By only having to create a single piece of geometry that gets instanced I am able render it out and use it in the GUI as an interactive preview model. The reason that I say that it is interactive is because you can click on the different parts of the geometry to highlight them. Once highlighted you can then drag the rectangular buttons/blocks to the right of the Functions title and drop them onto one of the parameters that you want it assigned to (the column of parameters underneath the button labeled 'container' on the GUI).
Oculus Rift Input
I was able to feed the Oculus Rift's head-tracking data into TouchDesigner by using a Websocket DAT and an application called 'RiftServer' that someone released on the Oculus forum which was bundled with a Google StreetView demo for the Oculus. It outputs quaternions so I had to run it through an Angle CHOP to get XYZ rotation values which are then fed to the two cameras to control their rotation. To output the correctly distorted image that the Oculus needs I wrote a shader using some code that was provided in the Oculus Rift documentation.
I also just noticed that TouchDesigner has supported the Oculus Rift since November. I wasn't paying attention apparently. Ha
And There's More! Other Projects From Matt...
Interactive LED Strip
Serial to Ethernet Converter, ArtNet to WS2811 Converter, Wireless Router, Ultrasonic Distance Sensor, and of course....TouchDesigner.

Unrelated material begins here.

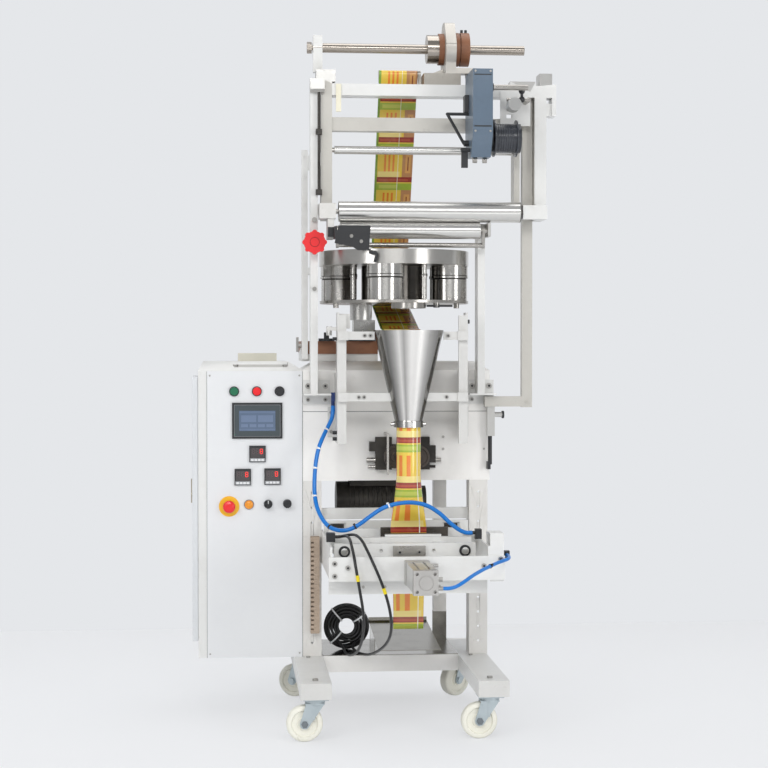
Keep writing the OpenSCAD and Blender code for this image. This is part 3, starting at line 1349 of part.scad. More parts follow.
module cord_tube(p, r, k = 8) {
    fr = frames(p, 0, unit(cross(p[1] - p[0], [0.3, 0.5, 0.8])));
    m = len(p);
    pts = [for (i = [0:m - 1]) for (j = [0:k - 1]) let (s = fr[i][1], w = cross(fr[i][0], s), a = 360 * j / k)
        p[i] + r * (cos(a) * s + sin(a) * w)];
    side = [for (i = [0:m - 2]) for (j = [0:k - 1]) [i * k + j, (i + 1) * k + j,
        (i + 1) * k + (j + 1) % k, i * k + (j + 1) % k]];
    a0 = [[for (j = [0:k - 1]) j]];
    a1 = [[for (j = [k - 1:-1:0]) (m - 1) * k + j]];
    polyhedron(points = pts, faces = concat(side, a0, a1));
}

module hose_left() {
    color([0.05, 0.45, 0.85]) cord_tube(hose_l_pts, 6, 10);
}
module hose_right() {
    color([0.05, 0.45, 0.85]) cord_tube(hose_r_pts, 5, 10);
}
module cable_a() {
    color(dark) cord_tube(cable_a_pts, 4);
}
module cable_b() {
    color(dark) cord_tube(cable_b_pts, 4);
}
// The gathered cables stand as one closed coil on the tray.
coil_r = 46;
coil_t = 25;
module cable_coil() {
    color(dark) translate([-163, 110, leg_top + 2.1 + coil_r + coil_t]) rotate([90, 0, 0])
        rotate_extrude($fn = 64) translate([coil_r, 0]) circle(r = coil_t, $fn = 24);
}

place() base_frame();
place() base_tray();
place() posts();
place() machine_body();
fork_cad(casters[0]);  // fork_fl
fork_cad(casters[1]);  // fork_fr
fork_cad(casters[2]);  // fork_rl
fork_cad(casters[3]);  // fork_rr
wheel_cad(casters[0]);  // wheel_fl
wheel_cad(casters[1]);  // wheel_fr
wheel_cad(casters[2]);  // wheel_rl
wheel_cad(casters[3]);  // wheel_rr
place() cabinet_shell();
place() cabinet_front();
place() side_door();
place() door_latch();
place() hmi_unit();
place() controllers();
place() panel_collars();
place() estop_plate();
place() button_green();
place() button_red();
place() button_black();
place() estop_head();
place() selector_knob();
place() key_knob();
place() uprights();
place() beams();
place() big_roller();
place() second_roller();
place() idler_rod();
place() dancer();
place() reel_supports();
place() reel_shaft();
place() star_knob();
place() sensor_bracket();
place() printer_box();
place() ribbon_spool();
place() printer_knob();
place() dosing_pan();
place() dosing_cups();
place() dosing_plate();
place() dosing_drive();
place() brown_base();
place() funnel();
place() funnel_brackets();
place() pull_unit();
place() pull_wheel_left();
place() pull_wheel_right();
place() jaw_frame();
place() front_jaw();
place() rear_jaw();
place() air_cylinder();
place() film();
place() wire_duct();
place() hose_left();
place() hose_right();
place() cable_a();
place() cable_b();
place() cable_coil();
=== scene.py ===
"""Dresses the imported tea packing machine: cords, finishes, small details, studio and camera."""

import logging
import math
from contextlib import contextmanager
from dataclasses import dataclass
from enum import Enum
from typing import Iterable, Iterator, Sequence

import bmesh
import bpy
from mathutils import Matrix, Vector


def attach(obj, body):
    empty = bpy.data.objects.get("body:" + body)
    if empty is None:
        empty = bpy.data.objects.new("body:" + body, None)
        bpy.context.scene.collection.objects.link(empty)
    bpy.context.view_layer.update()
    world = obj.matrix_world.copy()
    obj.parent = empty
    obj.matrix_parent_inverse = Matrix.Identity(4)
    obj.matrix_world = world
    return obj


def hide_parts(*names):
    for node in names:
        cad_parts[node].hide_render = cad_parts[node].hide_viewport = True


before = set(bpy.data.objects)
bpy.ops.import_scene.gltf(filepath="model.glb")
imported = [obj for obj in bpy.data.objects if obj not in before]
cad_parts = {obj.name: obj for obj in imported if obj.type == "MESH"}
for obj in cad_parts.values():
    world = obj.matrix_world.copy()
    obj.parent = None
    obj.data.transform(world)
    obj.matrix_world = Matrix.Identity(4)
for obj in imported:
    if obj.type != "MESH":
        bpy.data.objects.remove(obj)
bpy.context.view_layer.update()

LOG = logging.getLogger("tea_packer")
# The inner frame, in millimetres, has its origin at the film tube; this moves it to the row frame.
SHIFT = Vector((92.6, 184.0, 0.0))
MM = 0.001

Point = tuple[float, float, float]
Span = tuple[float, float]


def at(x: float, y: float, z: float) -> Vector:
    """Turns a point of the inner frame, in millimetres, into metres in the row frame."""
    return (Vector((x, y, z)) + SHIFT) * MM


def srgb(code: str) -> tuple[float, float, float, float]:
    """Turns a written colour into the linear one that the nodes use.

    Args:
        code: six hexadecimal digits.

    Returns:
        The colour with an alpha of 1.
    """
    parts = [int(code[i:i + 2], 16) / 255 for i in (0, 2, 4)]
    lin = [c / 12.92 if c <= 0.04045 else ((c + 0.055) / 1.055) ** 2.4 for c in parts]
    return (lin[0], lin[1], lin[2], 1.0)


class Grain(Enum):
    """The fine structure of a surface, as the stretch of its noise along X, Y and Z."""

    PEEL = (1.0, 1.0, 1.0)
    ALONG_X = (0.02, 1.0, 1.0)
    ALONG_Y = (1.0, 0.02, 1.0)
    ALONG_Z = (1.0, 1.0, 0.02)
    ROUND_X = (1.0, 0.03, 0.03)
    ROUND_Z = (0.03, 0.03, 1.0)
    ROUND_Y = (0.03, 1.0, 0.03)


class Axis(Enum):
    """The way a turned piece's axis runs."""

    X = "x"
    Y = "y"
    Z = "z"


class Edge(Enum):
    """How wide a node's edges are broken, in metres."""

    SHARP = 0.0
    FINE = 0.0003
    SLIM = 0.0004
    THIN = 0.0005
    PLAIN = 0.0006
    SOFT = 0.0008
    ROUND = 0.0010


@dataclass(frozen=True)
class Finish:
    """One finish: its colours, its gloss and its grain; some carry painted light or shade.

    The colour turns towards the shade, and the gloss drops, where the grain and the handling
    marks are strong. Polished sheet can carry painted reflection: strips of light and dark, as a
    studio's flag reflections would leave them, painted in by dimming its colour.
    """

    name: str
    colour: str
    shade: str
    rough: float = 0.45
    spread: float = 0.12
    metal: float = 0.0
    grain: Grain = Grain.PEEL
    size: float = 900.0
    bump: float = 0.08
    coat: float = 0.0
    marks: float = 0.25
    glow: float = 0.0
    # Strength of the painted reflection strips that dim the colour.
    flags: float = 0.0
    smoothest: float = 0.04
    wear_share: float = 0.35
    coat_rough: float = 0.12
    brushed: float = 0.8

    @property
    def is_metal(self) -> bool:
        """Says whether the surface is more metal than paint."""
        return self.metal > 0.5

    @property
    def relief(self) -> float:
        """Depth of the grain in metres: ground metal is far finer than paint or plastic."""
        return 0.00004 if self.is_metal else 0.0003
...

ArtNet and Serial are both running over the same wireless network. Serial data from ultrasonic distance sensor is being fed into TouchDesigner using a virtual COM port. TouchDesigner is processing the serial data and then outputting ArtNet DMX which is transmitted over WiFi back to the ArtNet to WS2811 converter box.
Interactive LED Bartop Using 5 Kinects
An interactive LED Bartop I designed for a new video game themed club called Insert Coins in Minneapolis, MN.
Everything is controlled with TouchDesigner. System uses a DMX input as well as a DMX output allowing for remote control via Lightjockey in the dj booth or control via Ipad running Touch OSC behind the bar. 5 Kinects mounted around bar above and pointing down provide the motion/depth sensing for the different zones (19 interactive zones in all).